The exhibition shows how Ferenzona’s horizon went beyond Italy. He was influenced by the Rosicrucian movement of Joséphin Péladan (1858–1918) and some of the artists who exhibited at the Salons de la Rose-Croix, including Jan Toorop (1858–1928) and Fernand Khnopff (1858–1921). The Rosicrucian reference remained constant in Ferenzona’s career, as evidenced by the title of his 1923 book with twelve engravings and twelve poems, “AôB – Enchiridion Notturno. Dodici miraggi nomadi, dodici punte di diamante originali. Misteri rosacrociani n. 2 (AôB – Nocturnal Enchiridion: Twelve Nomadic Mirages, Twelve Original Engravings. Rosicrucian Mysteries, no. 2). The title also alludes to the music of Fryderyk Chopin (1810–1849), and “Enchiridion Notturno” is the subtitle of Collesalvetti’s exhibition.
Like other Italian artists, Ferenzona found some commonality between the special atmospheres of Bruges described in the novel by Georges Rodenbach (1855–1898) “Bruges-la-Morte” (1892) and the Italian city of Orvieto. Ferenzona also traveled in Central Europe and was influenced by Josef Váchal (1884–1969), of whom the Collesalvetti exhibition presents the significant xylography “William Blake.”
Mentioning Váchal immediately raises the question of Ferenzona’s fascination for both angels and demons, as both appear in the production of the Czech artist and Theosophist. Ferenzona was a kindred spirit. Some of his women are not only sorceresses and “belles dames sans merci,” but exhibit the features of she-demons.
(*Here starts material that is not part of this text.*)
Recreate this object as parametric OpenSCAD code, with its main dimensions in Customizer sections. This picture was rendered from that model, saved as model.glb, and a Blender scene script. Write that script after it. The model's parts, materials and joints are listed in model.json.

On the other hand, Ferenzona’s is also an art of angels and ultimately a Christian esotericism. Perhaps the visitor may leave the exhibition by meditating on one particular illustration Ferenzona realized for “L’Amour et le Bonheur” by Paul Verlaine (1844-1896).
Italian scholar Michele Olzi, in the only significant essay on Ferenzona published in English (in the section of arts, of which I am the editor, of the “World Religions and Spirituality Project”) regards this image of a transfigured and alchemical man as a “possible self-portrait.” It is the portrait of a Christian alchemist, and at the same time of a man embracing all the complexities of Western and Eastern esoteric traditions.